Thinking Outside the Doctor's Office
Runners Find Relief from Alternative Treatments for Injuries
By Catherine Kedjidjian
As featured in the May 2005 issue of Running Times Magazine
ART is not only a treatment for injuries, but also a tool to enhance performance. Distance runners are doing the same motion over and over. If there is the slightest biomechanical flaw—and there are very few runners, elite or otherwise, who have perfect biomechanics—the repetitive motion is going to create muscle imbalance. That imbalance is the start of the injury cycle. Removing the adhesions when they are small allows runners to optimize their stride, increasing their strength and speed. "ART allows the training volume and intensity to go way up," says Leahy.
Runyan turns to ART for injury treatment and prevention, as well as performance enhancement. "Since I began running the longer distance events, I have noticed many muscle imbalances [e.g., weak hamstrings and low back], and this has caused a chronic right hip problem.
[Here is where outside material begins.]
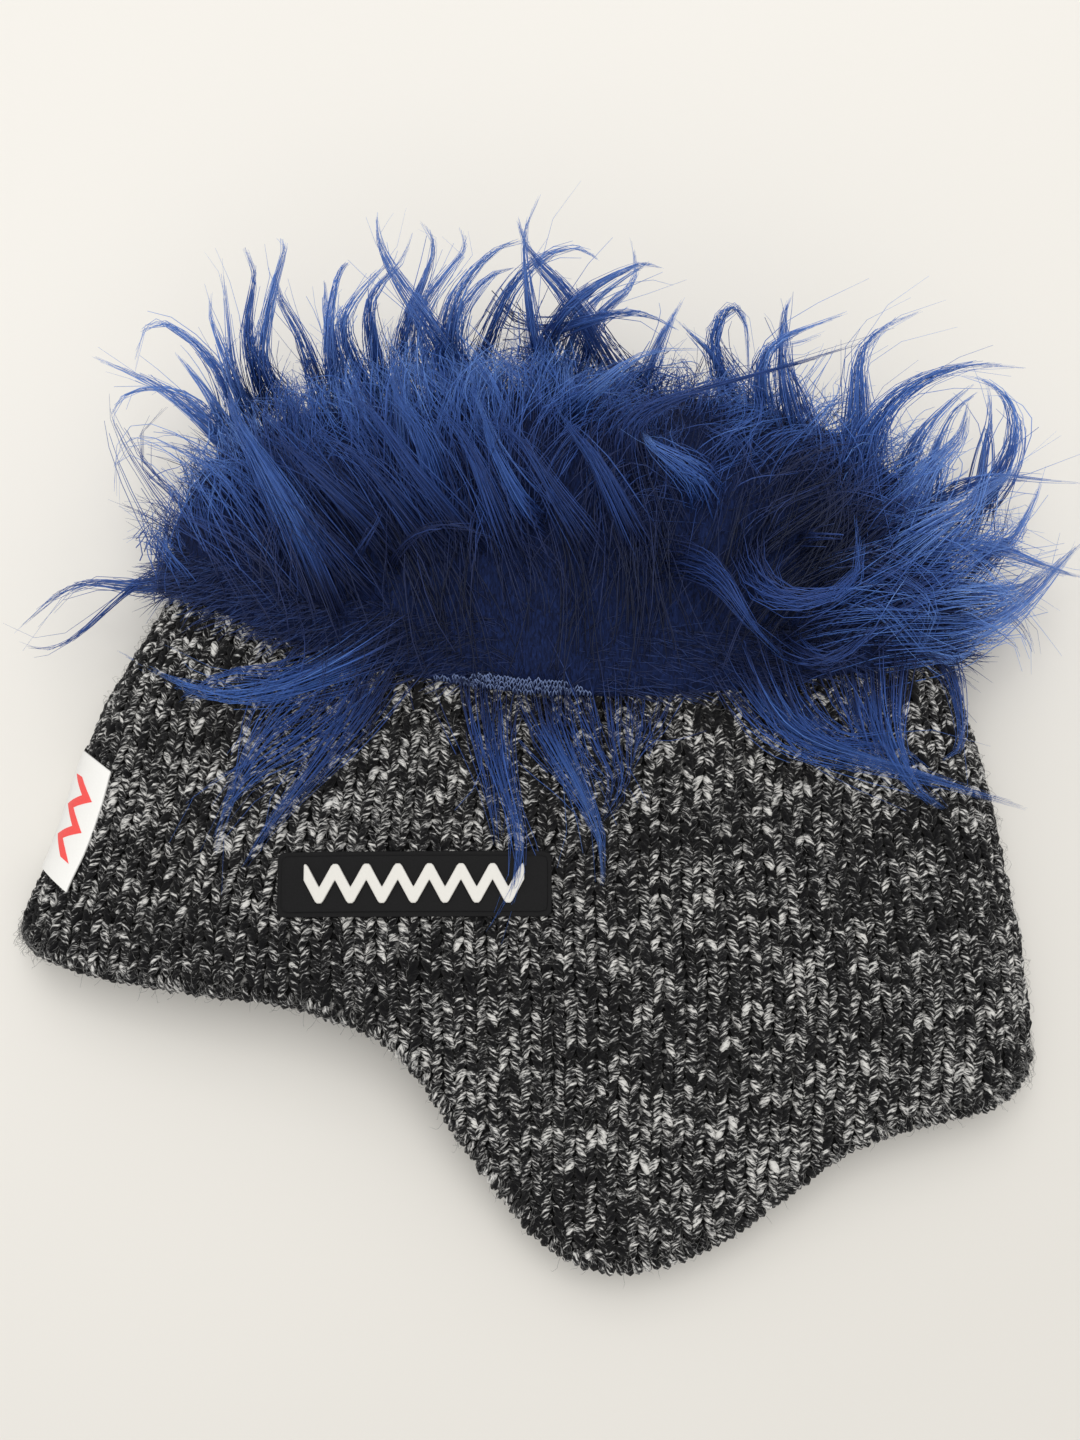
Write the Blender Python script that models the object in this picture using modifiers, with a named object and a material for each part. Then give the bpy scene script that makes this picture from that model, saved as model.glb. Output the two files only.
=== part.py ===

ART allows me to run, prevents the condition from becoming a full-blown injury, and corrects my running mechanics and efficiency."
The Point of Pain Relief
If ART is the new kid, acupuncture is the grandfather of alternative therapy. It has been around as long as there have been runners, emerging some 5,000 years ago in China, give or take a thousand years. Acupuncturists insert needles as thin as a piece of hair into specific points on the body. The ancient description of how the needles work goes like this: These needles regulate the body’s natural energy, called qi (pronounced "chee"). Injuries cause the flow of qi to be disrupted; acupuncture restores the flow to allow the body to heal itself. "Pain is seen as an imbalance of the body’s energy state and an obstruction of the internal energy flow," says Ines
Berger, M.D., an anesthesiologist with the Medical College of Georgia in Augusta. "Acupuncture rebalances the body."
Berger blends conventional pain management techniques with the ancient Asian practice. She has treated runners with Achilles tendinitis, plantar fasciitis, hamstring pulls, and other injuries using acupuncture. "In a typical repetitive-motion injury, where the muscles get overused, micro calcifications develop in the muscles or tendons. They don’t slide smoothly over the joint lining, and the blood doesn’t flow," she explains. "When you relax the muscles, the blood flows, and the body can heal the calcifications. Acupuncture can relax the muscles so the body can heal," says Berger. She says that acupuncture also increases endorphins, those natural painkillers that runners crave.
Skepticism often makes acupuncture a treatment of last resort for runners. "If they’re skeptical and in my office, it’s because they’ve tried everything else," says Meredith Murphy, a licensed, certified acupuncturist in Bryn Mawr, PA. Murphy says that her defense against skepticism simply is successful treatment. A runner herself, Murphy can tell her own success story. After spraining her ankle, she went for one acupuncture treatment and was able to run, pain free, that same day.